The task-doer lives in a world of well-defined edges. They operate within the clear, comfortable boundaries of a job description. Their goal is to execute a series of instructions with precision and efficiency. Give a task-doer a checklist, and they will complete it flawlessly. Ask them to build a wall, and they will lay each brick with expert care, perfectly level and exactly to specification. Their satisfaction comes from a job well done, a list checked off, a project delivered on time and as requested. This is an honorable and often necessary way of working. The world needs expert technicians and reliable executors. But the task-doer’s focus is on the *process*, not the *purpose*. They see their role as a series of inputs and outputs. Their primary questions are “What do I need to do?” and “Have I done it correctly?” The 'why' is often left to someone else. The inherent danger of this mindset is its passivity. The task-doer waits for the task. When an unexpected obstacle appears—a missing tool, a flawed blueprint—their first instinct is often to stop and report the issue. The problem is seen as a roadblock, something that prevents the task from being done. A customer complains about a product failure, and the task-doer, or "operator," might assume it's another team's problem to solve. Their responsibility is fenced in by the definition of their role. They are accountable for doing their part, and no more. They build the wall, but they don’t ask if it’s in the right place.
The problem-owner starts from a different place entirely. Their world isn’t defined by a list of duties but by a desired outcome. They aren’t just building a wall; they are creating a secure perimeter, providing privacy, or contributing to a beautiful garden. The wall is just a means to an end. Because they are anchored to the *purpose*, their approach is fundamentally different. The problem-owner sees their job description not as a boundary, but as a starting point.

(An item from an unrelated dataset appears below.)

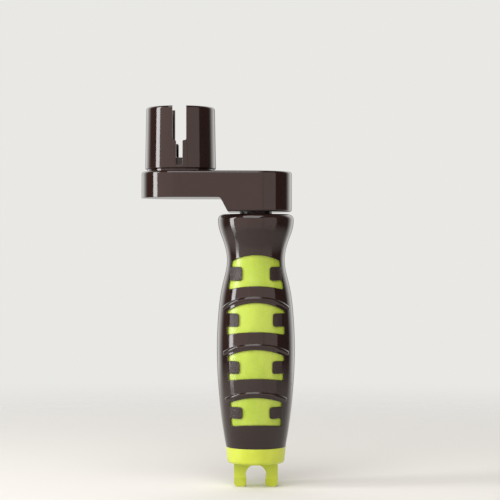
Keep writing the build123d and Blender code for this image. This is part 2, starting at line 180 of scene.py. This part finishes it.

Their driving questions are “What are we trying to achieve?” and “Is this the best way to do it?” When they encounter an obstacle, it is not a roadblock but a part of the problem they are there to solve. They don’t just report the flawed blueprint; they ask why it’s flawed, suggest a correction, and consider the implications for the rest of the project. They see the system, not just the task. Consider the true story of a state unemployment agency call center that was failing. Callers waited on hold for hours, and nearly half gave up before speaking to anyone. A task-doer in this environment focuses on their individual metric: answer calls as quickly as possible. A problem-owner, in this case the new manager, asks a bigger question: "How can we provide efficient service to people in need?" Instead of just telling employees to work harder, he engaged them in solving the core problem. The team realized that calls had different levels of complexity. Their solution was brilliantly simple: create two pathways, one for basic questions handled by junior staff, and another for complex issues routed to specialists. The results were transformative. Hold times plummeted, and abandoned calls fell dramatically, all without new technology or staff. No one told them to do that. They owned the problem—long wait times—not just the task of answering the next call. This is the essence of the ownership mindset: you are responsible for the outcome, even if you don’t control all the inputs.
The shift from task-doer to problem-owner is not about a promotion or a change in title. It is a profound psychological shift. It's the transition from asking for the recipe to understanding the principles of cooking. It’s the realization that Gilbert’s Law—“the biggest problem at work is that no one tells you what to do”—is not a burden, but an invitation. It invites you to be curious, to ask why things are done the way they are. It invites you to think about the ripple effects of your work, to see yourself as part of an interconnected system. It demands that you take accountability not just for completing your work, but for its ultimate success. This is where true value is created. Anyone can learn to follow a checklist. But the people who become indispensable are the ones who can solve the problems that don’t come with instructions. They are the ones who step into the undefined space, who see ambiguity as an opportunity for creativity, and who understand that their real job is not listed in their job description. Their real job is to move the mission forward. So, look at the work in front of you. Are you building a wall, or are you creating shelter? The answer changes everything.